Damit komme ich zur nächsten Frage: Was hätte ein zukünftiges Ich meinem heutigen zu sagen? Wie würde es aus der Perspektive von – sagen wir – 2064 sprechen? Wenn dann überhaupt noch jemand frei sprechen kann, dann doch sicher aus einer Position des Sieges: «Die friedliche Umwälzung ist gelungen! Wir haben den Krieg, die Naturzerstörung, die wachsende Armut, das Artensterben beendet und eine gerechte, nachhaltige Welt geschaffen.» Und wer, fragt sich mein heutiges Selbst, wird diesmal ungewollt mitgeholfen haben? Wer ist heute der grösste Feind friedlicher Transformation? Natürlich: Die Massenmedien! Sie werden genau das Gegenteil von dem bewirken, was sie wollen, das Wunder, das wir aus eigener Kraft nicht schaffen.

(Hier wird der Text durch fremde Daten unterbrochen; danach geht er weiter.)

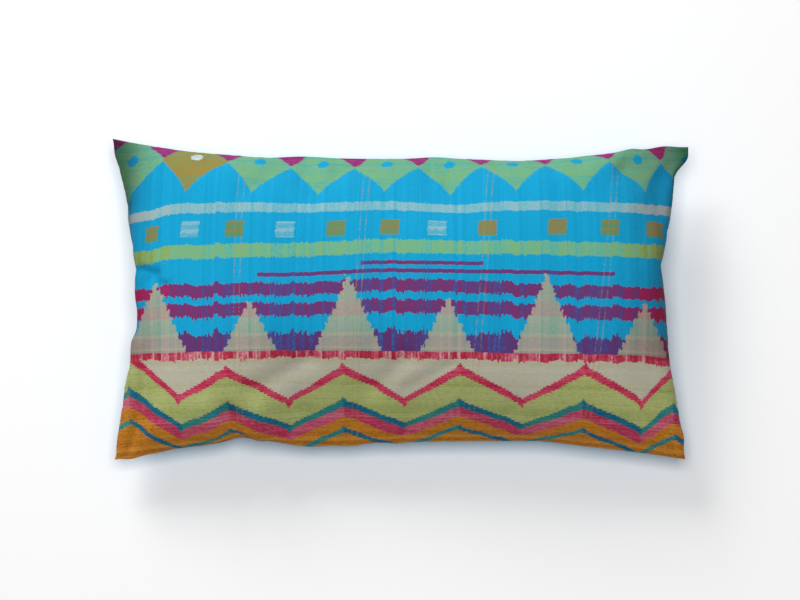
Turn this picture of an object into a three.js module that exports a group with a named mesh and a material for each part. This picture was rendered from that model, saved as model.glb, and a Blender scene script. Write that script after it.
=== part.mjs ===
// A lumbar pillow lying on its back: a front and a back panel of woven cloth, sewn together
// along one plain edge seam and filled. Millimetres. X runs along the long side, Y up the
// face and Z through the thickness, with the origin under the middle on the resting face.
import * as THREE from "three";

const span = { width: 541, height: 303 }; // over the tips of the four ears
const seamHeight = 44; // the edge seam above the surface that the pillow lies on
const crown = {
  frontRise: 64, // the middle of the front panel above the seam
  backDrop: 60, // the same for the back panel, before the surface flattens it
  sideTurn: 0.85, // radians of arc from a long side to the middle
  endTurn: 1.4, // radians of arc at a short end, which is blunter
  endReach: 200, // how far in from a short end the crown reaches its full rise
  cornerEase: 1.5, // higher is fuller in the ears
};
const cells = { along: 64, up: 36 };

// Each corner's tip against the even rectangle: moved out along X and Y, and lifted.
const corners = {
  bottomLeft: { x: 0, y: 0, lift: -7 },
  bottomRight: { x: -1, y: 0, lift: -4 },
  topLeft: { x: 0, y: 1, lift: -3 },
  topRight: { x: 0, y: -7, lift: 6 },
};

// How a side is drawn in between its ears, left to right or bottom to top. It is deepest at
// deepAt, and a high power keeps it level until close beside that end's ear.
const sides = {
  top: { depth: 14, deepAt: 0.37, startPower: 2.6, endPower: 2.9 },
  bottom: { depth: 16.4, deepAt: 0.62, startPower: 5.4, endPower: 2 },
  left: { depth: 20.8, deepAt: 0.48, startPower: 1.15, endPower: 1.9 },
  right: { depth: 20, deepAt: 0.48, startPower: 1.3, endPower: 3.2 },
};

// Where the seam leaves that even line: a tuck pulls it in, and a minus value lets it out.
const tucks = [
  { side: "top", at: 0.26, pull: 1.4, wide: 0.03 },
  { side: "top", at: 0.33, pull: -1.5, wide: 0.04 },
  { side: "top", at: 0.72, pull: 3, wide: 0.07 },
  { side: "top", at: 0.94, pull: -5, wide: 0.05 },
  { side: "bottom", at: 0.03, pull: -3.5, wide: 0.03 },
  { side: "bottom", at: 0.23, pull: 5.8, wide: 0.03 },
  { side: "bottom", at: 0.35, pull: -4, wide: 0.05 },
  { side: "bottom", at: 0.75, pull: 1.8, wide: 0.05 },
  { side: "left", at: 0.3, pull: -0.5, wide: 0.06 },
  { side: "left", at: 0.72, pull: -1.4, wide: 0.06 },
  { side: "right", at: 0.6, pull: 3.8, wide: 0.06 },
  { side: "right", at: 0.85, pull: 2, wide: 0.035 },
  { side: "right", at: 0.95, pull: -2, wide: 0.025 },
];

const tipShare = 0.03; // of a side's length, beside each tip

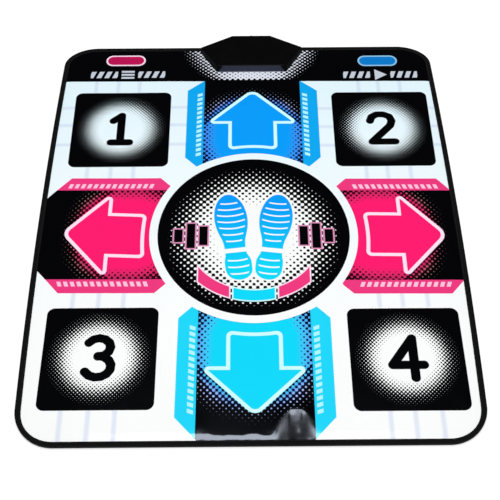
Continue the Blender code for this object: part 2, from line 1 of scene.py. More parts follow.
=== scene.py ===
"""Dresses the dance mat controller: printed cover, pads that sink into it, bound edge, control box and stage.

Lengths are in metres unless a comment says millimetres. The print is worked out in millimetres from its middle.
"""

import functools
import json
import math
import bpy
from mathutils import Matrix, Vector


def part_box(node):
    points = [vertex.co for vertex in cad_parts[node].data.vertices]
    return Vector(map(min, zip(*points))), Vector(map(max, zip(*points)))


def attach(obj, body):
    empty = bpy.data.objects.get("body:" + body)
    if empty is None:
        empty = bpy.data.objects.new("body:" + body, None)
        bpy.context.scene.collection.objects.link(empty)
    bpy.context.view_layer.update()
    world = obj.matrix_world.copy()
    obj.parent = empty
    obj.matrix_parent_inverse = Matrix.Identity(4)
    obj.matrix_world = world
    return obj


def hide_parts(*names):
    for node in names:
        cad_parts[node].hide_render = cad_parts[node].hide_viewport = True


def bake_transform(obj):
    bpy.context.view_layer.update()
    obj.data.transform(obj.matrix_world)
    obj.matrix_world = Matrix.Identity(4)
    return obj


bl_info = {
    "name": "Dance mat dressing",
    "version": (1, 0, 0),
    "blender": (4, 5, 0),
    "location": "3D View > Sidebar > Dance mat",
    "description": "Printed cover, pads, bound edge and control box of a dance mat controller",
    "category": "Object",
}

import bmesh
import bpy
import numpy as np
from bpy.props import FloatProperty, FloatVectorProperty, PointerProperty
from mathutils import Matrix, Vector

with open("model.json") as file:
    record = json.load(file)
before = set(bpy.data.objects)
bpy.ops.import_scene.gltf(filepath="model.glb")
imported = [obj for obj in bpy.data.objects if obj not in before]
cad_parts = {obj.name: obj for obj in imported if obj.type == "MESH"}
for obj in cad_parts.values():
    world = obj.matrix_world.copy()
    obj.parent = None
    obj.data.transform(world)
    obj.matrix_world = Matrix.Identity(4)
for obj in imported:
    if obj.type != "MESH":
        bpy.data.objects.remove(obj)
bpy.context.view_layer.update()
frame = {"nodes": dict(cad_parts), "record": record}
SLOT_OF = {entry["node"]: entry["material_slot"] for entry in frame["record"]["subparts"]}
MM = 0.001
TURN = 2 * math.pi

ARROWS = ("up", "down", "left", "right")
SQUARES = ("far_left", "far_right", "near_left", "near_right")
KEYS = ("menu", "play")
PADS = ARROWS + SQUARES + KEYS

# Outline of the mat, as its solids have it
HALF_WIDTH = 0.4075
HALF_LENGTH = 0.4705
WIDEST_Y = -0.050
SIDE_BULGE = 0.0086
FAR_CORNER = (0.070, 0.052)
NEAR_CORNER = (0.068, 0.068)
MAT_TOP = 0.008

# Thickness of the backing, the gap under the upper tape, and what is left free round the box and its front screws
BACKING = 0.0015
TAPE_GAP = 0.0003
BOX_CLEARANCE = 0.0005
SCREW_REACH = 0.006

# Faces: rows across a sloping strip, cells of the backing, and how finely the outline is stepped
SLOPE_STEPS = 5
BACKING_CELL = 0.012
OUTLINE_STEP = 0.006

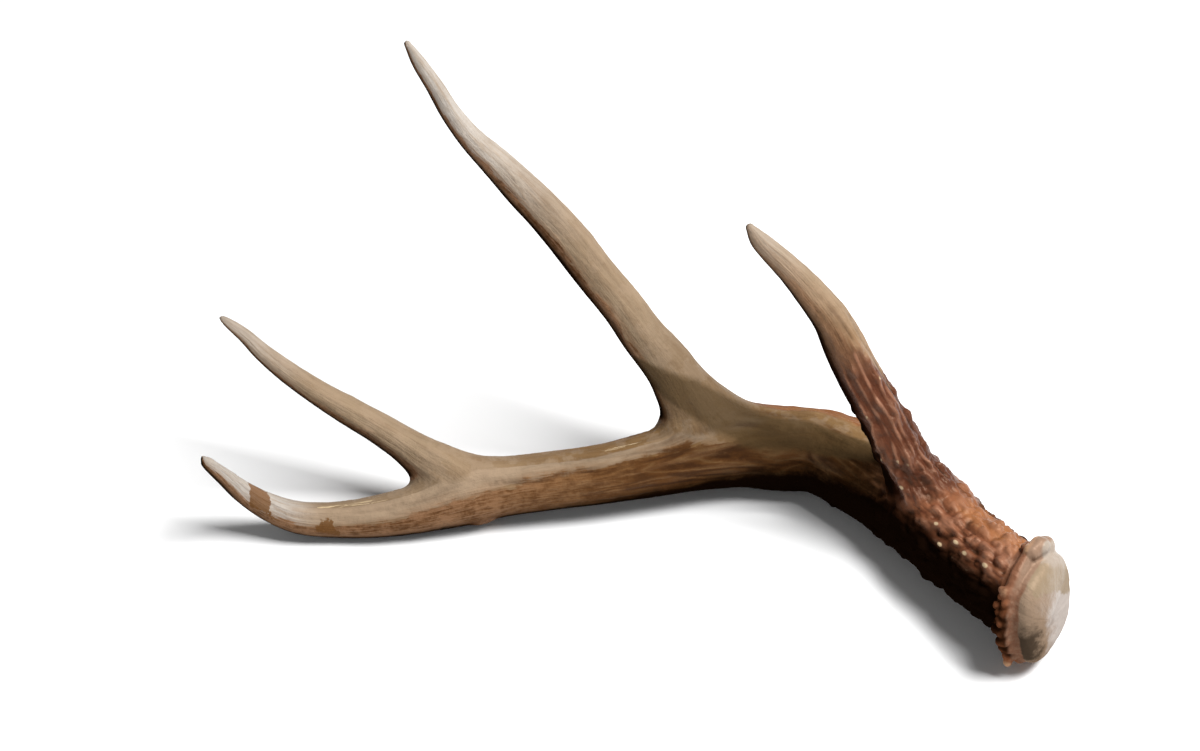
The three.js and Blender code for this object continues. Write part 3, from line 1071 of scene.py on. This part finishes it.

– – Massenmedien als Bündnispartner für Frieden und Wahrheit? Und schon, liebe Leser, sehe ich mich auf der Anklagebank sitzend. Euer Urteil über mich steht schon fest, es lautet: Hoffnungslos naiv! Na schön. Auch vor 42 Jahren hätten mich die Atomgenossen hoffnungslos naiv geschimpft, wenn ich den Botschaften meines zukünftigen Ichs geglaubt hätte. Jetzt frage ich die Zukunft weiter: Wie haben ausgerechnet die Massenmedien dabei geholfen, dass wir den Krieg beenden? – –
Die Zukunft schweigt. Ich muss also selbst meine utopische Fantasie anstrengen. Und siehe: Der Super-GAU der Kommunikationsindustrie ist nahe. Sie hat sich so weit von der Wahrheit entfernt, dass sie nicht einmal mehr als entfernter Indikator von Realität wahrgenommen wird. So beginnen die Menschen wieder, selbst zu denken. Sie hören einander zu, denn sie sind sich gegenseitig die wichtigsten Nachrichtenquellen. Und so entsteht eine ganz neue Medienwelt: Zeugnisse engagierter Menschen, Aktivisten, vernetzter Gruppen, zusammen mit Berichten von Journalisten, die es wirklich ernst meinen, haben die alte Medienindustrie abgelöst. Und Menschen, die sich vertrauen, die selbst denken und aufgrund wahrer Informationen handeln, haben - im Jahr 2064 - schließlich die friedliche Umwälzung geschafft.
Naiv? Vielleicht. Aber auch nicht mehr als vor 40 Jahren die Vorstellung gewesen wäre, dass es die jahrzehntelange Atomdrohung war, die eine so bunte und nachhaltige Alternativkultur im Wendland möglich machte.